General questioning unrelated to the reason for a police encounter does not “convert the encounter into something other than a lawful seizure, so long as those inquiries do not measurably extend the duration of the stop.” Arizona v. Johnson, 129 S. Ct. 781, 788 (2009). One question, undeniably the fewest number one can ask, cannot rationally be argued to qualify as violative of this principle.
The defendant’s reliance on Commonwealth v. King, 389 Mass. 233 (1983), is unavailing. In King, the investigating officer’s “repositioning of his cruiser” constituted a show of authority that transformed the encounter into a seizure. Id. at 241. Thereafter, further interaction with the defendants required an articulable justification on the part of the officer. Id. at 243-244.
Officer Edwards testified as well that the defendant’s mannerisms — those he observed during his initial questioning about the defendant’s presence in front of a “no trespassing” sign — “are consistent with someone who may be in possession of a weapon.”
This case does not involve a routine traffic stop and the questioning of an individual who was not the driver, and hence not suspected of any traffic violation, as was considered in Commonwealth v. Torres, 424 Mass. 153, 158-159 (1997). Furthermore, even assuming the defendant was still seized by the police despite the return of his identification and despite his own perception to *374the contrary, his behavior described, supra, satisfies the need for “reasonable suspicion grounded in specific articulable facts ... to question him further.” Id. at 158.
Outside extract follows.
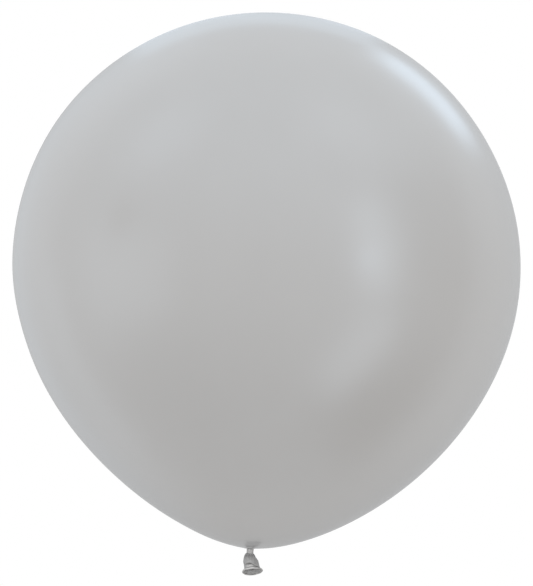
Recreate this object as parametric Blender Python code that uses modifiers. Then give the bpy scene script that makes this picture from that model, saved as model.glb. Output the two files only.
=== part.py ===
"""A giant round latex balloon, inflated and tied off, floating upright.

Lengths are in metres and +Z is up. The origin is on the axis at the tie, the pinch between the
envelope's throat and the knot, where a ribbon or a hand holds the balloon in the air.
-Y faces the viewer, and the soft tail below the knot flops that way and a little to +X.
"""

import math

import bmesh
import bpy
import numpy as np
from mathutils import Matrix, Vector
from mathutils.geometry import interpolate_bezier

NAME = "giant_latex_balloon"

# Envelope: above the belly it is half a sphere, and below it the film tapers to a round foot.
ENVELOPE_DIAMETER = 0.914
BELLY_ABOVE_FOOT = 0.5087
BELLY_HANDLE = 0.306
FOOT_HANDLE = 0.147
FILM = 0.0007
CROWN_STATIONS = 14
TAPER_STATIONS = 19
ENVELOPE_STEPS = 48

# Throat: the spout under the foot that the gathered neck fills, drawn in with a small fillet.
THROAT_RADIUS = 0.0050
THROAT_FILLET = 0.0012
THROAT_RIM_ABOVE_TIE = 0.0003
FOOT_ABOVE_TIE = THROAT_RIM_ABOVE_TIE + THROAT_FILLET
FILLET_STATIONS = 3
FLAT_AROUND_THROAT = 1.5

# Pieces that touch on the real balloon keep this gap.
GAP = 0.0003

# Neck: the film gathered into pleats, a solid plug in the throat that ends at the knot.
NECK_RADIUS = 0.0036
NECK_SHOULDER_ABOVE_TIE = 0.0018
NECK_TOP_CHAMFER = Vector((0.0011, 0.0006))
NECK_WAIST = 0.0017
NECK_ABOVE_TIE = 0.0062
NECK_BELOW_TIE = 0.0004
NECK_PLEATS = 9
NECK_PLEAT_DEPTH = 0.16
NECK_STEPS = 54

# Knot: one overhand knot in the strand that the neck is twisted into, squeezed wide and short.
# The turns fill the middle share of its height, and straight leads run to its top and bottom.
STRAND_RADIUS = 0.0019
LOOSE_KNOT_HEIGHT = 0.0145
KNOT_SQUEEZE = Vector((0.98, 0.96, 0.47))
KNOT_POINTS = 64
KNOT_TURNS_HEIGHT = 0.76
KNOT_LEAD_HEIGHT = 0.90
KNOT_HEIGHT = LOOSE_KNOT_HEIGHT * KNOT_SQUEEZE.z

# Tail: the slack bag of film below the knot. It starts as wide as the knot, widens down a long
# cone, is drawn in above its open mouth, and bends as it falls.
TAIL_LENGTH = 0.0330
TAIL_SHOULDER = 0.0060
TAIL_BODY_RADIUS = 0.0135
TAIL_BODY_BELOW_KNOT = 0.0180
TAIL_WAIST_RADIUS = 0.0130
TAIL_WAIST_ABOVE_MOUTH = 0.0057
TAIL_MOUTH_RADIUS = 0.0151
TAIL_CAP_STATIONS = 4
TAIL_BODY_STATIONS = 7
TAIL_FLARE_STATIONS = 8
TAIL_STEPS = 48
TAIL_PLEATS = 8
TAIL_PLEAT_DEPTH = 0.20
MOUTH_CENTRE = Vector((0.0064, -0.0090, -0.0388))
MOUTH_FACES = Vector((math.tan(math.radians(9.0)), -math.tan(math.radians(26.0)), -1.0)).normalized()

# Lip: the end of the film, rolled up on itself into a bead round the mouth.
LIP_DIAMETER = 0.0370
LIP_THICKNESS = 0.0030
LIP_STEPS = 12


def collection_named(name):
    """A new collection in the scene."""
    made = bpy.data.collections.new(name)
    bpy.context.scene.collection.children.link(made)
    return made


def material(name, colour, roughness, metallic):
    """A Principled material."""
    made = bpy.data.materials.new(name)
    made.use_nodes = True
    shader = made.node_tree.nodes["Principled BSDF"]
    shader.inputs["Base Color"].default_value = (*colour, 1.0)
    shader.inputs["Roughness"].default_value = roughness
    shader.inputs["Metallic"].default_value = metallic
    return made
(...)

Even were we to reach the issue, there is no colorable claim on this record that the defendant was being subjected to custodial interrogation at the time he made his inculpatory statement. See DePeiza, supra at 376 (officer’s querying whether defendant was carrying a gun after announcing he wanted to conduct a patfnsk not deemed custodial interrogation where officers’ tone was conversational and conduct not aggressive).